Integrasi Blockchain untuk Traceability
Wolniak dan Grebski menyebutkan potensi blockchain dalam meningkatkan transparansi dan jejak digital pada SPC. Dengan blockchain, informasi kualitas tidak bisa dimanipulasi, memperkuat kepercayaan di seluruh rantai pasok.
Rekomendasi Praktis Implementasi SPC di Era Industri 4.0
- Mulai dari Pilot Project
- Implementasikan SPC di satu lini produksi terlebih dahulu, ukur dampaknya, lalu skalakan.
- Investasi di Pelatihan SDM
- Tanpa tenaga ahli statistik dan data science, SPC berbasis teknologi akan sulit dioperasikan secara maksimal.
- Gunakan Cloud dan Edge Computing
- Cloud membantu kolaborasi antar lokasi, sementara edge computing memungkinkan pemrosesan data real-time langsung di pabrik.
- Fokus pada Keamanan Siber
- Pastikan sistem SPC berbasis digital memiliki enkripsi dan firewall yang kuat.

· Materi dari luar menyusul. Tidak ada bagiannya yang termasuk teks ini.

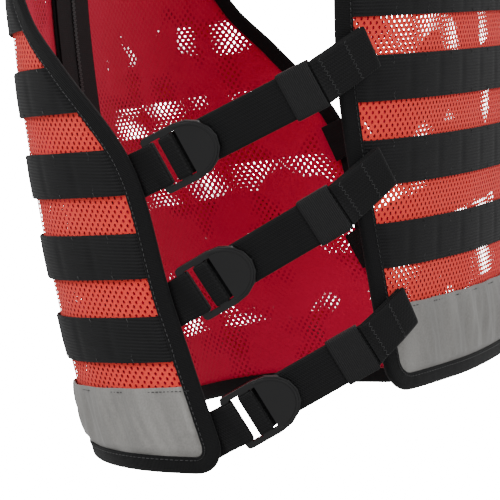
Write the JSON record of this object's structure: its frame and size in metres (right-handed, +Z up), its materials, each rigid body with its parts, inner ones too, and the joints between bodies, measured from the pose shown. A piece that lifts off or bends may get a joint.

Kesimpulan: SPC Adalah Pilar Kualitas di Era Digital
Paper Wolniak dan Grebski membuktikan bahwa SPC tetap menjadi pilar utama dalam manajemen kualitas, bahkan di era yang didominasi oleh teknologi canggih. Integrasi SPC dengan Industri 4.0 dan Quality 4.0 menciptakan sistem produksi yang lebih tangkas, efisien, dan mampu memenuhi tuntutan kualitas yang semakin tinggi.
🔧 Kata Kunci Sukses: Real-time monitoring, AI prediction, collaborative quality management, dan data-driven decision making.
📖 Sumber paper:
Wolniak, R., & Grebski, W. (2023). The Usage of Statistical Process Control (SPC) in Industry 4.0 Conditions. Scientific Papers of Silesian University of Technology, Organization and Management Series No. 190.